For your sales team, segmentation is the key to having smarter conversations and shortening the sales cycle. It transforms them from product pitchers into trusted advisors who genuinely get the prospect's business. You're not just giving them leads; you're equipping them with the tools they need to win.

A well-defined segmentation strategy helps your sales team focus their energy where it counts. In fact, research shows that 80% of companies using market segmentation report a jump in sales.

Consider these practical sales enablement plays:

  • Custom Discovery Questions: Give your sales reps a list of discovery questions tailored to each persona. For the "Head of Engineering," questions might include, "How are you currently managing your development pipeline?" or "What's the biggest bottleneck preventing your team from shipping faster?"
  • Segment-Specific Outreach Scripts: Arm your sales development reps (SDRs) with email and call scripts that hammer on the core pain points of each segment. An outreach email to a "Compliance-Driven Buyer" should lead with security and reliability, not speed and innovation.
  • Tailored Demo Flows: Your product demos should never be a one-size-fits-all tour. Create demo flows that highlight the specific features that matter most to each segment. Show the compliance persona the audit logs and security dashboards first, not the fancy collaboration tools.

Ensuring Seamless Team Alignment

None of this works if marketing and sales are operating in their own little silos.
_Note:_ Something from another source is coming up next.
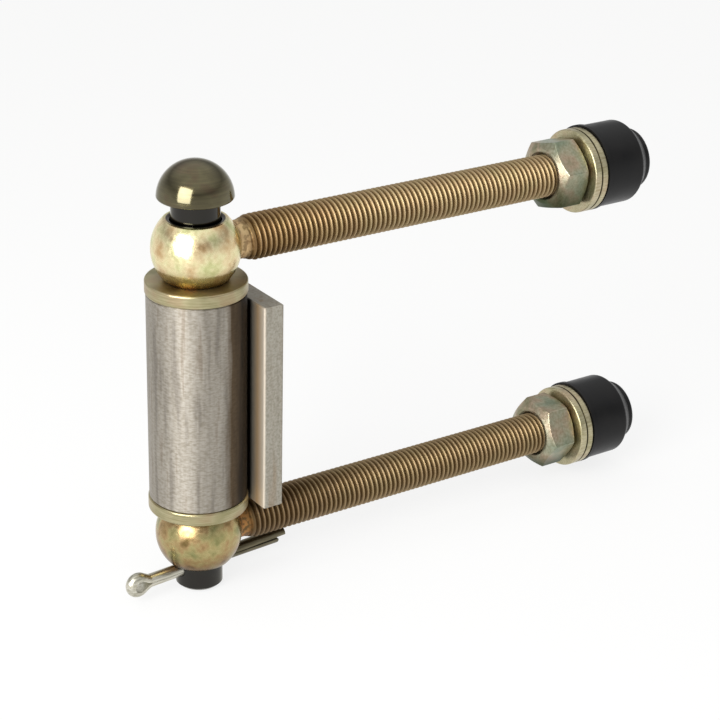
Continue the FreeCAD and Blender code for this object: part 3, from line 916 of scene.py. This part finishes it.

A successful customer segmentation B2B strategy demands a tight feedback loop and a single source of truth—which is almost always your CRM.

Close alignment isn't just a buzzword; it's a fundamental requirement for growth.

To bring it all together, you need to get these tracking and alignment practices in place:

  1. Tag Everything in Your CRM: Create custom fields in your CRM (like Salesforce or HubSpot) to tag every lead and contact with their designated segment and persona. This is non-negotiable. It ensures everyone in the company is working from the same playbook.
  2. Track Segment Performance: Build dashboards to monitor key metrics for each segment. Are conversion rates higher for "Scaling FinTech Innovators"? Is the sales cycle shorter for "Compliance-Driven Buyers"? This data is gold—it tells you exactly where to double down.
  3. Establish a Feedback Loop: Get regular meetings on the calendar between marketing and sales to discuss what's working and what's not. Your sales reps have invaluable, on-the-ground insights into whether the messaging is landing, which you can use to refine your personas and campaigns over time.

For a deeper look into creating this crucial connection, explore our guide on aligning sales and marketing for B2B growth. This is the connective tissue that makes your entire go-to-market strategy powerful and coherent.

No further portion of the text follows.